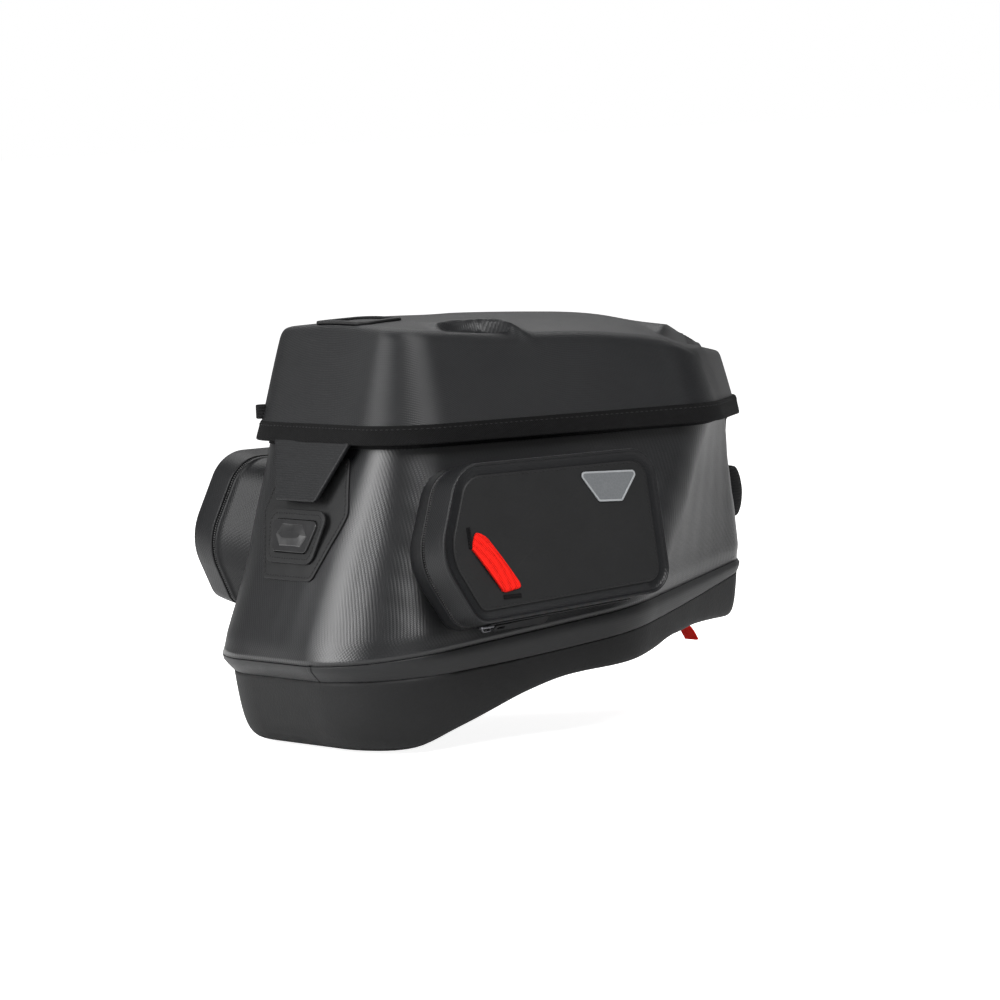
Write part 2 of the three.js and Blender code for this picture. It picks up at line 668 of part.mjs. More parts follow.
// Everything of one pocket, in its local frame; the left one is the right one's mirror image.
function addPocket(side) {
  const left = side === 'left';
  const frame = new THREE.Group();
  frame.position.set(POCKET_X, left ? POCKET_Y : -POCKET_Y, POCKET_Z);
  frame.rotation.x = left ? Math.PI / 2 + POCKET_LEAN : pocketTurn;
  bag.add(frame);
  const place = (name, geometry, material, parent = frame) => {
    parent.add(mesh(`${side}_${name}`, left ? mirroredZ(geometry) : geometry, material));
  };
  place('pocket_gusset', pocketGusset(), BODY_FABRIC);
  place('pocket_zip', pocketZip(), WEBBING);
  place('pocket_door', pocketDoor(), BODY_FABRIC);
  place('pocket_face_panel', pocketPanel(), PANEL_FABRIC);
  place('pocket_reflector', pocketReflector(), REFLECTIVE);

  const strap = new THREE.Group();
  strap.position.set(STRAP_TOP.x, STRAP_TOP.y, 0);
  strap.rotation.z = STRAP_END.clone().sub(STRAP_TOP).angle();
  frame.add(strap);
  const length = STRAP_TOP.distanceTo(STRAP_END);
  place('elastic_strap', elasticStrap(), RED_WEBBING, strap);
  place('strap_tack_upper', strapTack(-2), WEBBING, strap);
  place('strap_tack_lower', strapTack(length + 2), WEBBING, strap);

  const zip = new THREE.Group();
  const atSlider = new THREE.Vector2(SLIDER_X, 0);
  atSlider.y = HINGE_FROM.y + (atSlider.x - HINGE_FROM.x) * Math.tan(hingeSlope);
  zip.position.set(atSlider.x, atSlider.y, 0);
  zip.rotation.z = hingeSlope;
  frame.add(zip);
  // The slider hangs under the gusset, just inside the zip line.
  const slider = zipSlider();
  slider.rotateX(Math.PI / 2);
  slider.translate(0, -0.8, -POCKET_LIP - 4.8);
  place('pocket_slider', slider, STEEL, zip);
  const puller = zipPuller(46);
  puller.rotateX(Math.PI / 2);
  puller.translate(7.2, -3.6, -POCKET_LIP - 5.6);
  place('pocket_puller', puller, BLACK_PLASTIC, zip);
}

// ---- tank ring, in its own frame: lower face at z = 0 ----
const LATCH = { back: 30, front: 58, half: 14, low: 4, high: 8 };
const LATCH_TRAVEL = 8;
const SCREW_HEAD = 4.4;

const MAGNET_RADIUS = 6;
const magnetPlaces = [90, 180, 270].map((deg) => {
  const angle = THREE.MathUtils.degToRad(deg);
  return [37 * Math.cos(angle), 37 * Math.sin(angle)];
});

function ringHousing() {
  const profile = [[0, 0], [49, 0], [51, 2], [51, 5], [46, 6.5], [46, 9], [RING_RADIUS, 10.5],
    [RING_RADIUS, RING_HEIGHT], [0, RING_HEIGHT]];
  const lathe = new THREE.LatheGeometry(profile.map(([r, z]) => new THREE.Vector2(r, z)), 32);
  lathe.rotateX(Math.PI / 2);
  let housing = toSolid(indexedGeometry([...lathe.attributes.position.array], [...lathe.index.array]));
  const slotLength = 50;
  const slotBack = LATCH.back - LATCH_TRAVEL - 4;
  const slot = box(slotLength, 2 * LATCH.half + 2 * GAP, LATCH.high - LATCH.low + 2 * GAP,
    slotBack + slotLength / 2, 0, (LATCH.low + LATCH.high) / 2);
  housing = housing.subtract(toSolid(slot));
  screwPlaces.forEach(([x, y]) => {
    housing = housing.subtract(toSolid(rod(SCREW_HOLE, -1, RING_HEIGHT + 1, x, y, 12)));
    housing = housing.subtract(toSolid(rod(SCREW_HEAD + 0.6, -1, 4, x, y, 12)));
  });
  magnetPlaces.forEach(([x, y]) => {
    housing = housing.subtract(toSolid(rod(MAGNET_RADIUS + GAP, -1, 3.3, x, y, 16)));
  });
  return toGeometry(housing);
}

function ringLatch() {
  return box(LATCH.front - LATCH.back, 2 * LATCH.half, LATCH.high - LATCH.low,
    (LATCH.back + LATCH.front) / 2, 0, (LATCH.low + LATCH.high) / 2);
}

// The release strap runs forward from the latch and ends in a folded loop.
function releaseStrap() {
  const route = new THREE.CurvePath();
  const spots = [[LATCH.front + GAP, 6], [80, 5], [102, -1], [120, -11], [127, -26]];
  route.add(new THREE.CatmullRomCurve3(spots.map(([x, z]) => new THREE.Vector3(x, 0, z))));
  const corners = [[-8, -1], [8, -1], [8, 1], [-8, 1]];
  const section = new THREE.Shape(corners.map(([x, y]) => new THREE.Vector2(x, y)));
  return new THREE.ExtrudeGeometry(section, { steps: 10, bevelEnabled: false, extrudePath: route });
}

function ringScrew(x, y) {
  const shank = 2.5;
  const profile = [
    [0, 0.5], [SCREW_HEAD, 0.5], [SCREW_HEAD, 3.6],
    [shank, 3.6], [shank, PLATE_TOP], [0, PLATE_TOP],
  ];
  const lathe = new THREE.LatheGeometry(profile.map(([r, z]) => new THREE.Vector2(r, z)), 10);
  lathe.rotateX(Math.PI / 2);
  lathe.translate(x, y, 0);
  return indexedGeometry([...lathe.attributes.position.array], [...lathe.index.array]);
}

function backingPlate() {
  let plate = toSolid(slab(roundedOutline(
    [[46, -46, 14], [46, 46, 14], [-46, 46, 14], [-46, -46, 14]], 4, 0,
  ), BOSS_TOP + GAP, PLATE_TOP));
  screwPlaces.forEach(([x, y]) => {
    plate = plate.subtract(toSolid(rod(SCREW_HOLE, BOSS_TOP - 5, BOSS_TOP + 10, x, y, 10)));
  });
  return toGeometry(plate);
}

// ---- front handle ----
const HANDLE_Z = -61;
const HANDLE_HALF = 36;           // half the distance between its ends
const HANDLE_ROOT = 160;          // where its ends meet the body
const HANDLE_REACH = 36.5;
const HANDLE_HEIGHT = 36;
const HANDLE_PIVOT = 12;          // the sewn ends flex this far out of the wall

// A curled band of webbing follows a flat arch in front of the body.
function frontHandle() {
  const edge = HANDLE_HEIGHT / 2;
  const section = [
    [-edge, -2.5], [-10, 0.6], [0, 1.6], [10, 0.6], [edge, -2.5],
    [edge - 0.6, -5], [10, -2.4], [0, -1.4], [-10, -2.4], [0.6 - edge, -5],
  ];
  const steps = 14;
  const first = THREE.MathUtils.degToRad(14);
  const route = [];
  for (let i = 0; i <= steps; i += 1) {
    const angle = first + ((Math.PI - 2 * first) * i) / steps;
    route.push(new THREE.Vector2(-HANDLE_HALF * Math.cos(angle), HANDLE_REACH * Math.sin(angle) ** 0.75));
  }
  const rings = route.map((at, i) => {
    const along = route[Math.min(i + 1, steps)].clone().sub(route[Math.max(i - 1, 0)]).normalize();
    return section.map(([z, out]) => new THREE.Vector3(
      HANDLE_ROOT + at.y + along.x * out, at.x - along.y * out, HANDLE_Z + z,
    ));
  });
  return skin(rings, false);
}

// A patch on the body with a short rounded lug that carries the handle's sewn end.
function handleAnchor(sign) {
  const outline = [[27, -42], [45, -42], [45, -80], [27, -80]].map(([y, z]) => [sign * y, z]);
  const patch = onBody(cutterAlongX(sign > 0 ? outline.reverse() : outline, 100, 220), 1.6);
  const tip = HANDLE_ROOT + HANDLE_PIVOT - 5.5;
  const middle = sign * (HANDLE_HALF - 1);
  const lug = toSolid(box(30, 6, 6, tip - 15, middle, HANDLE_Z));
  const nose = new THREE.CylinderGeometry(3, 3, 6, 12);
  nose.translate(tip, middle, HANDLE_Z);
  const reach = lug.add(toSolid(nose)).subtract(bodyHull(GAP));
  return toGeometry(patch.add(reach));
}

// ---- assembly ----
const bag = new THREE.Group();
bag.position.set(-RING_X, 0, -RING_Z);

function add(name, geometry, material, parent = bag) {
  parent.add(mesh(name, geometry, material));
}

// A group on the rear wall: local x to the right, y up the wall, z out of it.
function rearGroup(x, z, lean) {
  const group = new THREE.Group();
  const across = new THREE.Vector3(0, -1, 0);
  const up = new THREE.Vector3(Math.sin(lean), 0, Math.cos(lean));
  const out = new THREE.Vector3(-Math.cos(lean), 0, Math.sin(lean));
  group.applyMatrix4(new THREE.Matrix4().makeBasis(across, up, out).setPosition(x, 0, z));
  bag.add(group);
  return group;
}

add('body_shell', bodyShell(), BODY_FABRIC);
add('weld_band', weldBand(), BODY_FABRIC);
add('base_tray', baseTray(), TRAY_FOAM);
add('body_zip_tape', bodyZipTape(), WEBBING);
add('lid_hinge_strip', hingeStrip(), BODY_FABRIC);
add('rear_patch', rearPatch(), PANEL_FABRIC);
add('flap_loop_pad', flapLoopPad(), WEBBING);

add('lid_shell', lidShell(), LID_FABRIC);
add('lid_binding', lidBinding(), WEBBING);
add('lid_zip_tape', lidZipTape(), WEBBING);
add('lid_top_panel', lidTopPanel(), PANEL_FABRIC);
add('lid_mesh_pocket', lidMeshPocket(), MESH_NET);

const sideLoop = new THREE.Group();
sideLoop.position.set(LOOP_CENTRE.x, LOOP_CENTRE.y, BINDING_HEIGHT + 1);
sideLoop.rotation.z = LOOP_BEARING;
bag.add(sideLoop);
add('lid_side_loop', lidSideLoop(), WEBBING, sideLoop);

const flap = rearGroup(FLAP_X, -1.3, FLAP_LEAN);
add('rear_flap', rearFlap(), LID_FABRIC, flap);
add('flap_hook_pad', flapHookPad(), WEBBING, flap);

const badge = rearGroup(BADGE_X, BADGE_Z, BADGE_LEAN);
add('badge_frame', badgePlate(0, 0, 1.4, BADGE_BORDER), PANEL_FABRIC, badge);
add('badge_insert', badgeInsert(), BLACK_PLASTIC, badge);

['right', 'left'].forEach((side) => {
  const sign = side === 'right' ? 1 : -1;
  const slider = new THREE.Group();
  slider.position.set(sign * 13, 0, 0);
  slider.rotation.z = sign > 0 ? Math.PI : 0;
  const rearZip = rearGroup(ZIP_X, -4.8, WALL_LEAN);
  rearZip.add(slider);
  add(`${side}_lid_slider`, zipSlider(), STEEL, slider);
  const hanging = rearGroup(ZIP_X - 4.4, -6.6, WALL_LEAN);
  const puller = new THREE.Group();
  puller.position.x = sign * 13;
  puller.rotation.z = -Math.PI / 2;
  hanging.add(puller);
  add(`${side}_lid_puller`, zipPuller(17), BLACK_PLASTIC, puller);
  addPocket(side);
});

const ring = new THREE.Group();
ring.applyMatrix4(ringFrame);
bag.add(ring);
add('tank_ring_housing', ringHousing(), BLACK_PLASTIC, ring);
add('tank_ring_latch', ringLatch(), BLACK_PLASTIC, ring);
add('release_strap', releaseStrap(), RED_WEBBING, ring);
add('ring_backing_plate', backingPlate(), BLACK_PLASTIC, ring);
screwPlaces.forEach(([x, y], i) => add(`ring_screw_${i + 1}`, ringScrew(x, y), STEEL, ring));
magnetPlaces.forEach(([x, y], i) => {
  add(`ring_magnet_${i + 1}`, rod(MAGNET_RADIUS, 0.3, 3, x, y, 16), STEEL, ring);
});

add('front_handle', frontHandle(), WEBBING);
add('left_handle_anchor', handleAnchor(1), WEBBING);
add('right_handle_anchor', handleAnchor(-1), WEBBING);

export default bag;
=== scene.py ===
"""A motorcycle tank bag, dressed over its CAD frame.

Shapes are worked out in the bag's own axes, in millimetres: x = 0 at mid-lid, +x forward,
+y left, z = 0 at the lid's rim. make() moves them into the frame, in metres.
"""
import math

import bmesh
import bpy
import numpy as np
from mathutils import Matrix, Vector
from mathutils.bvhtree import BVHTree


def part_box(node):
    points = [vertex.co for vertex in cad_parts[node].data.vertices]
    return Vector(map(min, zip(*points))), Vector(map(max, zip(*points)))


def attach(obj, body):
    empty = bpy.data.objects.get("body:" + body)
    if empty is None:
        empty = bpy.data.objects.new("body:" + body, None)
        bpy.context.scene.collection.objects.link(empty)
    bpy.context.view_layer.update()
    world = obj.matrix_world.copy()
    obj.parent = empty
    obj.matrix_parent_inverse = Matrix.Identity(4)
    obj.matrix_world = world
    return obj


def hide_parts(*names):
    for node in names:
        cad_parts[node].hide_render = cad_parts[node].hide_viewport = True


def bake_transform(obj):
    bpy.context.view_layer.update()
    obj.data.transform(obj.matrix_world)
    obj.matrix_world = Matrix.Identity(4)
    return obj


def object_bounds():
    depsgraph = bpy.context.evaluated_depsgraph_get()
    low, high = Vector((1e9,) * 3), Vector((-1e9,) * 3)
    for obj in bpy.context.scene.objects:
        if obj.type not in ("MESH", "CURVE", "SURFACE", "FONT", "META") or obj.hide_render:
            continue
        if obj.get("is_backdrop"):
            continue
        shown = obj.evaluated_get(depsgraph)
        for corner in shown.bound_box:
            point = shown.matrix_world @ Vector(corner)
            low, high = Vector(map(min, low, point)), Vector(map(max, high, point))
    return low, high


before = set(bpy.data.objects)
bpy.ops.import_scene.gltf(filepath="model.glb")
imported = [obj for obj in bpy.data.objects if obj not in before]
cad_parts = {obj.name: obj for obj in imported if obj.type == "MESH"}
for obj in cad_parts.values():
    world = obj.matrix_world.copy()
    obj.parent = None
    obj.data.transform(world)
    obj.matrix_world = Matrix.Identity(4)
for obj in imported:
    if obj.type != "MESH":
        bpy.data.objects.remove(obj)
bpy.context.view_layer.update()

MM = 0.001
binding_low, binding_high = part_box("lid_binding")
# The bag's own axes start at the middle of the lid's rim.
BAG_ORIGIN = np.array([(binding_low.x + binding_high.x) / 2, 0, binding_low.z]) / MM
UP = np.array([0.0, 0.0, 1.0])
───
Copy exactly the lines above, from the one containing "shown = obj.evaluated_get(depsgraph)" through the very last line.

Written answer ->
        shown = obj.evaluated_get(depsgraph)
        for corner in shown.bound_box:
            point = shown.matrix_world @ Vector(corner)
            low, high = Vector(map(min, low, point)), Vector(map(max, high, point))
    return low, high


before = set(bpy.data.objects)
bpy.ops.import_scene.gltf(filepath="model.glb")
imported = [obj for obj in bpy.data.objects if obj not in before]
cad_parts = {obj.name: obj for obj in imported if obj.type == "MESH"}
for obj in cad_parts.values():
    world = obj.matrix_world.copy()
    obj.parent = None
    obj.data.transform(world)
    obj.matrix_world = Matrix.Identity(4)
for obj in imported:
    if obj.type != "MESH":
        bpy.data.objects.remove(obj)
bpy.context.view_layer.update()

MM = 0.001
binding_low, binding_high = part_box("lid_binding")
# The bag's own axes start at the middle of the lid's rim.
BAG_ORIGIN = np.array([(binding_low.x + binding_high.x) / 2, 0, binding_low.z]) / MM
UP = np.array([0.0, 0.0, 1.0])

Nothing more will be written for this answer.